The lines to return are those from the one containing "lower_body();" down to the one containing "if empty is", inclusive; return them exactly and nothing else.
### Data to use ###
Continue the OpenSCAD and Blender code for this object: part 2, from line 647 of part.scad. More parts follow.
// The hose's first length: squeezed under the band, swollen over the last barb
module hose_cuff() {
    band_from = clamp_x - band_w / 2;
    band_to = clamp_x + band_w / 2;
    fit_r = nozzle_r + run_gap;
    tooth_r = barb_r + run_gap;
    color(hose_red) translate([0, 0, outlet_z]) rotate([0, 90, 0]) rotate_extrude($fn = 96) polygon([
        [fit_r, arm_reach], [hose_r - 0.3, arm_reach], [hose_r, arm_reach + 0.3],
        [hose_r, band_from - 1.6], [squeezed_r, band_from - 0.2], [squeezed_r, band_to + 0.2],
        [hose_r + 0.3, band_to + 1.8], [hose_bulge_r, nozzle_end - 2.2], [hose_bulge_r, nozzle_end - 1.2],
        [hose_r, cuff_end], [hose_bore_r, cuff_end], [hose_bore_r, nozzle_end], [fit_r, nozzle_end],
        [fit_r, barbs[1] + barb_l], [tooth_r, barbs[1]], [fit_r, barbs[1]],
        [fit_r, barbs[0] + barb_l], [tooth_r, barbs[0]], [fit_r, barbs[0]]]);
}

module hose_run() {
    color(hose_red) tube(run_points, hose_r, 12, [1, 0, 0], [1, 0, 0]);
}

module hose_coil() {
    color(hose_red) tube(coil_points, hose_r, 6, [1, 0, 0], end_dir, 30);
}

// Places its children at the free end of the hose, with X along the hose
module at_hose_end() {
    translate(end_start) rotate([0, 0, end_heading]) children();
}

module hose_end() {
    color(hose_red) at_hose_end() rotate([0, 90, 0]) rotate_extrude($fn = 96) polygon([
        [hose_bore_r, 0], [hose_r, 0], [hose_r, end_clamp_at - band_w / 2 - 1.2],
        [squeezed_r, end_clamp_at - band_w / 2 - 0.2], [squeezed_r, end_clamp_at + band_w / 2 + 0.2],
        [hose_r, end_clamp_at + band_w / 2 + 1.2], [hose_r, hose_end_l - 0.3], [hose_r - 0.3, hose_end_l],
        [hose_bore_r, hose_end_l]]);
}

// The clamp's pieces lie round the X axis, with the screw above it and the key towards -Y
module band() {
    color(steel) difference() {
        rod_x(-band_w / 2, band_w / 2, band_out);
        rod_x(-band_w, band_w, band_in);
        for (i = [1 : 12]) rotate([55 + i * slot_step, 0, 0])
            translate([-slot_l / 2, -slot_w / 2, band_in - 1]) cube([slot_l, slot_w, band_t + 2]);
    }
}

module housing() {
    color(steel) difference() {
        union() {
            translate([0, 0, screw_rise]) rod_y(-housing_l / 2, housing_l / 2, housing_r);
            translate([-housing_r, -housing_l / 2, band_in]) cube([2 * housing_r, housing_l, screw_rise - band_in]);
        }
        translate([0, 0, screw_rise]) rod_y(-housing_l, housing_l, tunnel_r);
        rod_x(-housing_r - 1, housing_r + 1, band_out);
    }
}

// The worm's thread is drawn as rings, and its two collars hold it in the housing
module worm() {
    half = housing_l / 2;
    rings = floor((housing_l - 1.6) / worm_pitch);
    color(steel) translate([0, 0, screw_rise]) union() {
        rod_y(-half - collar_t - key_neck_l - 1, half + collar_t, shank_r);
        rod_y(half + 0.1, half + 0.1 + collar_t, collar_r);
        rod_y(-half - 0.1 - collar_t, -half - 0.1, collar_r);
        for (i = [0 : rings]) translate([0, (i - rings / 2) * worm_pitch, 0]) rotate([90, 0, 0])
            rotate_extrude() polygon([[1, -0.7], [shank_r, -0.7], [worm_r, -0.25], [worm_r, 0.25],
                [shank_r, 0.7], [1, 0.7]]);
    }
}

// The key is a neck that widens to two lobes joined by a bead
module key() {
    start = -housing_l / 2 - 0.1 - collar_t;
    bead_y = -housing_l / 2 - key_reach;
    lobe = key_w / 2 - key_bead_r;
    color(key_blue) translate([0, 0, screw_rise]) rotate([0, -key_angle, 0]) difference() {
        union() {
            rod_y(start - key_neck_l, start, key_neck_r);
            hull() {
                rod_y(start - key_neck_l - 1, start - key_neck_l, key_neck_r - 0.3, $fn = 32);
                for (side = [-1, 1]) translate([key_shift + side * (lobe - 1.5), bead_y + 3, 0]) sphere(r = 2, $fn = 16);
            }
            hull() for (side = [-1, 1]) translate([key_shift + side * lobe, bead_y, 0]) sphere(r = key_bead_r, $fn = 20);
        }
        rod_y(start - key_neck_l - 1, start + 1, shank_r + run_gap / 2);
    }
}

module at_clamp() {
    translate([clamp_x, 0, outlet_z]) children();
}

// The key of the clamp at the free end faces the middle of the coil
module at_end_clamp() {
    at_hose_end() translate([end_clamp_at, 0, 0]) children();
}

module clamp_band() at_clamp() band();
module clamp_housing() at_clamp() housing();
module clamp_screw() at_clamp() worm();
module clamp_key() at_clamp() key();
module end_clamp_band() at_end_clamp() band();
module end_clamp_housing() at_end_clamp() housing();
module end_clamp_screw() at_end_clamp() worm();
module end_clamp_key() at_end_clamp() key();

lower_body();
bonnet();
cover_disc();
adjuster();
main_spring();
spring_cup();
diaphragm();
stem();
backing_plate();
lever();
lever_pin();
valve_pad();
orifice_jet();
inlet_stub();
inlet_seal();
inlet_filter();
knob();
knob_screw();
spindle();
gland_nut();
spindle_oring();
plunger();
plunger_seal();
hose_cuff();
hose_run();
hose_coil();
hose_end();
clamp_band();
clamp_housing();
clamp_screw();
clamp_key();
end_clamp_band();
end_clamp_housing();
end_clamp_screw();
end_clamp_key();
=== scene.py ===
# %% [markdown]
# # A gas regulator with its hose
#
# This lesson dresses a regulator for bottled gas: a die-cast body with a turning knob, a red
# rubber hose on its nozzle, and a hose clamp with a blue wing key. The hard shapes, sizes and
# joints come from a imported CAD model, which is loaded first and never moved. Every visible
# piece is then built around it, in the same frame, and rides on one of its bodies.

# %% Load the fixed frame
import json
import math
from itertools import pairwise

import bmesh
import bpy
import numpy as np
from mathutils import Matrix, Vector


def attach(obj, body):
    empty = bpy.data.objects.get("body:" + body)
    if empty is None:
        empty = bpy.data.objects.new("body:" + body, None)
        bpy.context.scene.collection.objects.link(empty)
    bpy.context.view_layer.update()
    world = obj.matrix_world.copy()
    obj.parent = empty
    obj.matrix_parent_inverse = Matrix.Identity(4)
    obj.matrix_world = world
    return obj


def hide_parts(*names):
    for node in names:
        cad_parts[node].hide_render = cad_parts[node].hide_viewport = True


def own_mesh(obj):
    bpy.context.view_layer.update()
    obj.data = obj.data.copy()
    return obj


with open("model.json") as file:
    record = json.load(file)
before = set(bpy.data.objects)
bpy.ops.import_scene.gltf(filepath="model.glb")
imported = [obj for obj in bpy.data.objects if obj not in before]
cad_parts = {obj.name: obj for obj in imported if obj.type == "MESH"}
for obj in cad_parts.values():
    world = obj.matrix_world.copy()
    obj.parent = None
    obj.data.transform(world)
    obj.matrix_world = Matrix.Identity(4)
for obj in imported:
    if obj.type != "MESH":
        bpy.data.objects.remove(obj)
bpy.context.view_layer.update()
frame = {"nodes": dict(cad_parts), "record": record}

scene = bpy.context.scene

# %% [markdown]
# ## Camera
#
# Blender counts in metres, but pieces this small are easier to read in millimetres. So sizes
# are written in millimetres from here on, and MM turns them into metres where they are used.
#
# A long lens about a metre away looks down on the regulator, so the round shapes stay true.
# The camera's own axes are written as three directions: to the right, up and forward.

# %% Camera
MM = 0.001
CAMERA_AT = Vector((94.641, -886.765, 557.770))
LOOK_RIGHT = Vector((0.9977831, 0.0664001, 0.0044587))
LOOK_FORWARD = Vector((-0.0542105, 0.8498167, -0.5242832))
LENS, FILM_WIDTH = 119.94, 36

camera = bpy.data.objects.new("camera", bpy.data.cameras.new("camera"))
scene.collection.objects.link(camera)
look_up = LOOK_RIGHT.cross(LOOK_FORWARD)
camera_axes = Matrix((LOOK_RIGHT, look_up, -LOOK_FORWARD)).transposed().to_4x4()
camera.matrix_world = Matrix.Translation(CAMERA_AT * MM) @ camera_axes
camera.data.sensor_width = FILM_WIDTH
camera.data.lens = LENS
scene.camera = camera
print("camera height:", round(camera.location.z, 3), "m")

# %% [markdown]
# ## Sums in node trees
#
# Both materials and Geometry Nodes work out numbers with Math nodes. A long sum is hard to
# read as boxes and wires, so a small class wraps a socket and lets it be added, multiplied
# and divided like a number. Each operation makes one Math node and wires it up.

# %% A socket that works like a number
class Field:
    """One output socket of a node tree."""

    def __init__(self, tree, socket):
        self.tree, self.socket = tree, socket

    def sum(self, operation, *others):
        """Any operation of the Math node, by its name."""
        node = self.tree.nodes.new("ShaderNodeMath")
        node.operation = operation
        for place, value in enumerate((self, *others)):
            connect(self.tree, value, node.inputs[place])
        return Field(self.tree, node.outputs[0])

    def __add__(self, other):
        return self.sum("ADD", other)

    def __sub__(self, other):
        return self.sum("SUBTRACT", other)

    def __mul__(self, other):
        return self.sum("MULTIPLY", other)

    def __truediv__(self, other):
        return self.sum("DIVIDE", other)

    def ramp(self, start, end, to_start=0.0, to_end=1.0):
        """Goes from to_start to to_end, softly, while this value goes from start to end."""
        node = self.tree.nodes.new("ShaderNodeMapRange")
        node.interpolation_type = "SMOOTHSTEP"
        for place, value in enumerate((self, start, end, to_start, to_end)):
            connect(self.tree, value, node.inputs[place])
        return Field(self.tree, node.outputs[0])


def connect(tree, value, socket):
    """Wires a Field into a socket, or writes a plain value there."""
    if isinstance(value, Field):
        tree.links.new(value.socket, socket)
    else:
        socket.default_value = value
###
### Data to use ###
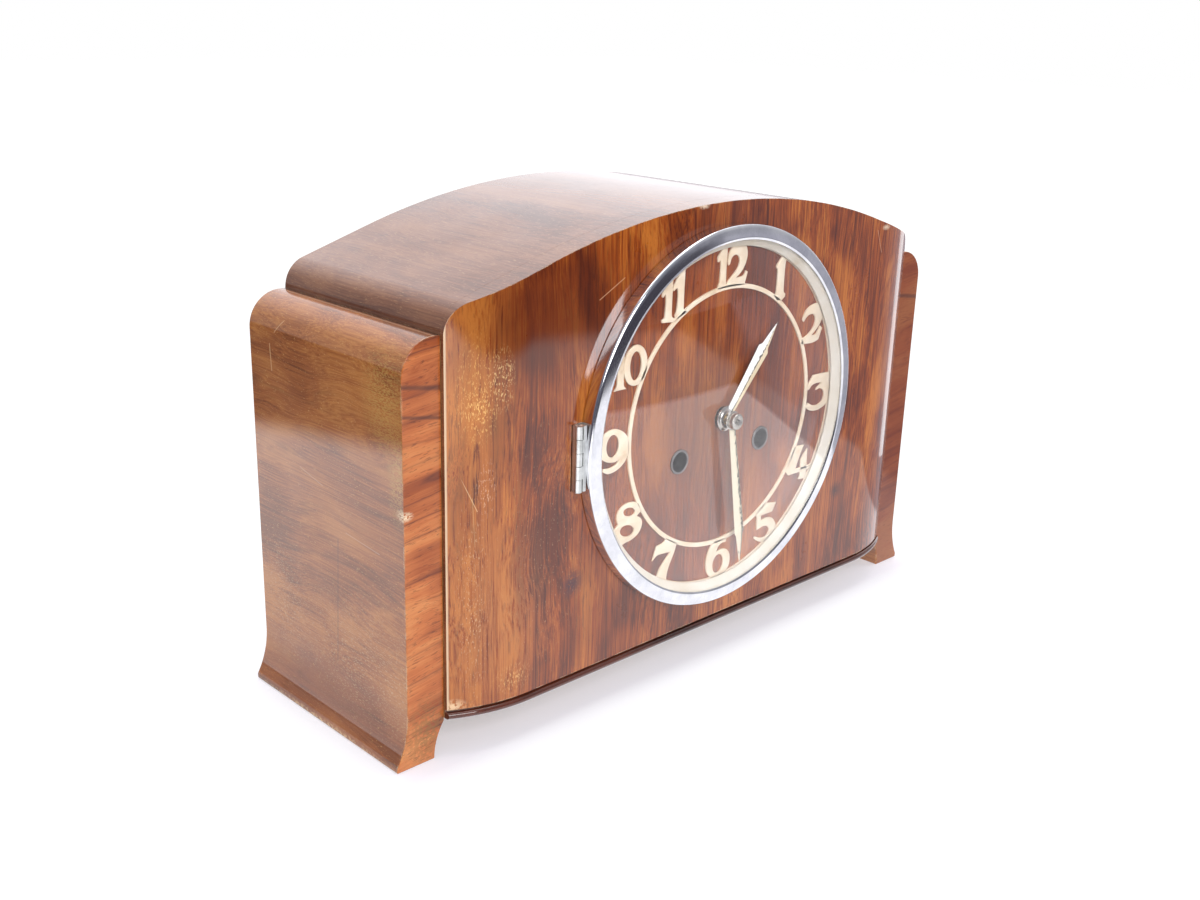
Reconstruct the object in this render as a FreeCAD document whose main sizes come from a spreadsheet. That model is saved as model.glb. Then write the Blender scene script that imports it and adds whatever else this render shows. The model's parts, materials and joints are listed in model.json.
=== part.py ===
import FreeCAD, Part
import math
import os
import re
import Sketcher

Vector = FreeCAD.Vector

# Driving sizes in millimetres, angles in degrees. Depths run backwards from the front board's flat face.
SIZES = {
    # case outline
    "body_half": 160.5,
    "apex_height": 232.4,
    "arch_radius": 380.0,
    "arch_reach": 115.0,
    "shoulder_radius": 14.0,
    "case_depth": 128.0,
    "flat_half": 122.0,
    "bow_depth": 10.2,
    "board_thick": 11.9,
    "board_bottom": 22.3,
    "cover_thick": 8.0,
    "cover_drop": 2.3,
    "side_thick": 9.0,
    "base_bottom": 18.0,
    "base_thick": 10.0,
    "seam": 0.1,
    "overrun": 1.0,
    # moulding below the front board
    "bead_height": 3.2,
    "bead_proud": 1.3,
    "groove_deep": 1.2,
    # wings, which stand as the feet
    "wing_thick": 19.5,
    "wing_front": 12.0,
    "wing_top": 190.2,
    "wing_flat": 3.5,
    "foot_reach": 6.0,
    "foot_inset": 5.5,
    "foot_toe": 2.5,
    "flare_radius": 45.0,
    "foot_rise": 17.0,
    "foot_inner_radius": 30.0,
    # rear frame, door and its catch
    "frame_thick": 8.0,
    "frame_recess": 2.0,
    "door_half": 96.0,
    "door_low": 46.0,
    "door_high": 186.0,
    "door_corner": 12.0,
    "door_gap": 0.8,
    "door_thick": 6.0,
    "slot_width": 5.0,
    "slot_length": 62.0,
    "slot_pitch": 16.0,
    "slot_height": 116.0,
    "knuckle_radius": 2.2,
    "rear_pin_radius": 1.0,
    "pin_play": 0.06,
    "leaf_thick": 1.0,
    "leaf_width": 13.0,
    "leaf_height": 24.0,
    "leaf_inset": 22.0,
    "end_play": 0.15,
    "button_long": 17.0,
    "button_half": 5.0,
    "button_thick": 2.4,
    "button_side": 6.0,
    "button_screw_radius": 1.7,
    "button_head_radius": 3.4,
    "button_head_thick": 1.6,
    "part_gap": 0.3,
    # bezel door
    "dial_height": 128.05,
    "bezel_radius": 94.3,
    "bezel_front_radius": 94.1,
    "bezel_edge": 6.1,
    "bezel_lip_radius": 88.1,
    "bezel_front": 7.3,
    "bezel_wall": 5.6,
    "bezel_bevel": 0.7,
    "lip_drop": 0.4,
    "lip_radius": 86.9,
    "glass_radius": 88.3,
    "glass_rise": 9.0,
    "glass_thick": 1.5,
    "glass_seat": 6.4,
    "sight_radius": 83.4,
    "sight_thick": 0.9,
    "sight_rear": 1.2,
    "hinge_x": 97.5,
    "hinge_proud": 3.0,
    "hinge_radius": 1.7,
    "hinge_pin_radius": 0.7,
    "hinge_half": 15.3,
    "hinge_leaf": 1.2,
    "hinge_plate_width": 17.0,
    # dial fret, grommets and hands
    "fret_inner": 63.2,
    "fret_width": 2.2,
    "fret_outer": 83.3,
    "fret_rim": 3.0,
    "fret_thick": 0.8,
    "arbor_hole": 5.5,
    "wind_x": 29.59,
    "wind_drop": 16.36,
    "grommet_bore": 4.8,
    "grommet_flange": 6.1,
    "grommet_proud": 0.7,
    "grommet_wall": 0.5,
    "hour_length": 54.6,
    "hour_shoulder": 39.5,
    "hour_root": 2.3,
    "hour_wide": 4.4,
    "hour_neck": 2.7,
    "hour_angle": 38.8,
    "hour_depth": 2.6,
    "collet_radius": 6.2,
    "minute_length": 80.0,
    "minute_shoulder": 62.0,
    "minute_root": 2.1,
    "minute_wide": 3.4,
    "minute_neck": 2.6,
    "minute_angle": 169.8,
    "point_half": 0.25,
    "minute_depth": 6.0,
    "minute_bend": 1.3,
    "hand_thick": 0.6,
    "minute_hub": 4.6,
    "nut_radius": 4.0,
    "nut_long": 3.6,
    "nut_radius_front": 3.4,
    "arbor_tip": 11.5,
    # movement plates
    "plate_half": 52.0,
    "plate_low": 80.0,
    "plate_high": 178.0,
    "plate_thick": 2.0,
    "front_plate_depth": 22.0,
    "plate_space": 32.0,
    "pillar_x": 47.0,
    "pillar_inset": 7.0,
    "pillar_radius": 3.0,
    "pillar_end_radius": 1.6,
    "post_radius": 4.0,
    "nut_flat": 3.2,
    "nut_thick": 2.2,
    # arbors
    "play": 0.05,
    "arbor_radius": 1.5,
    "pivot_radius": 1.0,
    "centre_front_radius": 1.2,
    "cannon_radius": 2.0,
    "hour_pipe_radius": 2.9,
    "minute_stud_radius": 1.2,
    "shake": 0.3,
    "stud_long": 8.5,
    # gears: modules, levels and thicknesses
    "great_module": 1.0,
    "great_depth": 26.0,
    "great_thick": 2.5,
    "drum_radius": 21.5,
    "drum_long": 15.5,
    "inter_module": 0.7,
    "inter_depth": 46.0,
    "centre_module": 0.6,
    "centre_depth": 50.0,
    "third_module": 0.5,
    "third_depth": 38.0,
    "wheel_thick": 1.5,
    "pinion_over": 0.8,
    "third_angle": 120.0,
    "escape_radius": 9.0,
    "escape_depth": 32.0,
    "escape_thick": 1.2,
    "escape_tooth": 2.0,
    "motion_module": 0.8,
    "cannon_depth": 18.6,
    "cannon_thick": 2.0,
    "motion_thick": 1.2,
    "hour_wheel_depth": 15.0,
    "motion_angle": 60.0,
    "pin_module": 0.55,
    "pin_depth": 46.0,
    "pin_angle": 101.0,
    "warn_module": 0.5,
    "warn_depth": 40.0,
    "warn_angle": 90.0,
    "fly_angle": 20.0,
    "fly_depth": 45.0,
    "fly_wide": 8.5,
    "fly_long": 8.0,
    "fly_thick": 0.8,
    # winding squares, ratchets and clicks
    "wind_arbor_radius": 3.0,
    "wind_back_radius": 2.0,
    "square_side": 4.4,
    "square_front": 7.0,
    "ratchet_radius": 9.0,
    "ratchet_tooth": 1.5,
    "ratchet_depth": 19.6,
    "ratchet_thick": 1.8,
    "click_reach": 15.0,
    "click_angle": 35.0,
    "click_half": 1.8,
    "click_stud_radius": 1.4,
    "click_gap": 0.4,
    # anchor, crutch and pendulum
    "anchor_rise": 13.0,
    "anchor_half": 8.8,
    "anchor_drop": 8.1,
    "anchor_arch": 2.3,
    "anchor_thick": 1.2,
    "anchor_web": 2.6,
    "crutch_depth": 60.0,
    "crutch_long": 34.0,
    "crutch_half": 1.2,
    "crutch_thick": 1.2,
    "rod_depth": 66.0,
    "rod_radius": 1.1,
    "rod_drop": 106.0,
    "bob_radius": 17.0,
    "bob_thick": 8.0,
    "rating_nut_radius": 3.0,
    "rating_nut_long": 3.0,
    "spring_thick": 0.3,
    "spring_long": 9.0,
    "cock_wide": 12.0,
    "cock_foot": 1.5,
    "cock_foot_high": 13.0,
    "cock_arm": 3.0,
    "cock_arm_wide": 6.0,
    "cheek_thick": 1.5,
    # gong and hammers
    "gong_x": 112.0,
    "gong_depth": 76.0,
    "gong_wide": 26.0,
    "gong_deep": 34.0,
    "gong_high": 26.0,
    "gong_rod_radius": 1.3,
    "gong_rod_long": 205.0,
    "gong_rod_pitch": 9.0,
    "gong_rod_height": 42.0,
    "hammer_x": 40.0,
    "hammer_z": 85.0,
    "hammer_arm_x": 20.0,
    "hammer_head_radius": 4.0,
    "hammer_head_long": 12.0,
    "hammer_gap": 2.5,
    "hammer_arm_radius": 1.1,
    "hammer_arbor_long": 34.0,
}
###
--- Complete response ---
lower_body();
bonnet();
cover_disc();
adjuster();
main_spring();
spring_cup();
diaphragm();
stem();
backing_plate();
lever();
lever_pin();
valve_pad();
orifice_jet();
inlet_stub();
inlet_seal();
inlet_filter();
knob();
knob_screw();
spindle();
gland_nut();
spindle_oring();
plunger();
plunger_seal();
hose_cuff();
hose_run();
hose_coil();
hose_end();
clamp_band();
clamp_housing();
clamp_screw();
clamp_key();
end_clamp_band();
end_clamp_housing();
end_clamp_screw();
end_clamp_key();
=== scene.py ===
# %% [markdown]
# # A gas regulator with its hose
#
# This lesson dresses a regulator for bottled gas: a die-cast body with a turning knob, a red
# rubber hose on its nozzle, and a hose clamp with a blue wing key. The hard shapes, sizes and
# joints come from a imported CAD model, which is loaded first and never moved. Every visible
# piece is then built around it, in the same frame, and rides on one of its bodies.

# %% Load the fixed frame
import json
import math
from itertools import pairwise

import bmesh
import bpy
import numpy as np
from mathutils import Matrix, Vector


def attach(obj, body):
    empty = bpy.data.objects.get("body:" + body)
    if empty is None:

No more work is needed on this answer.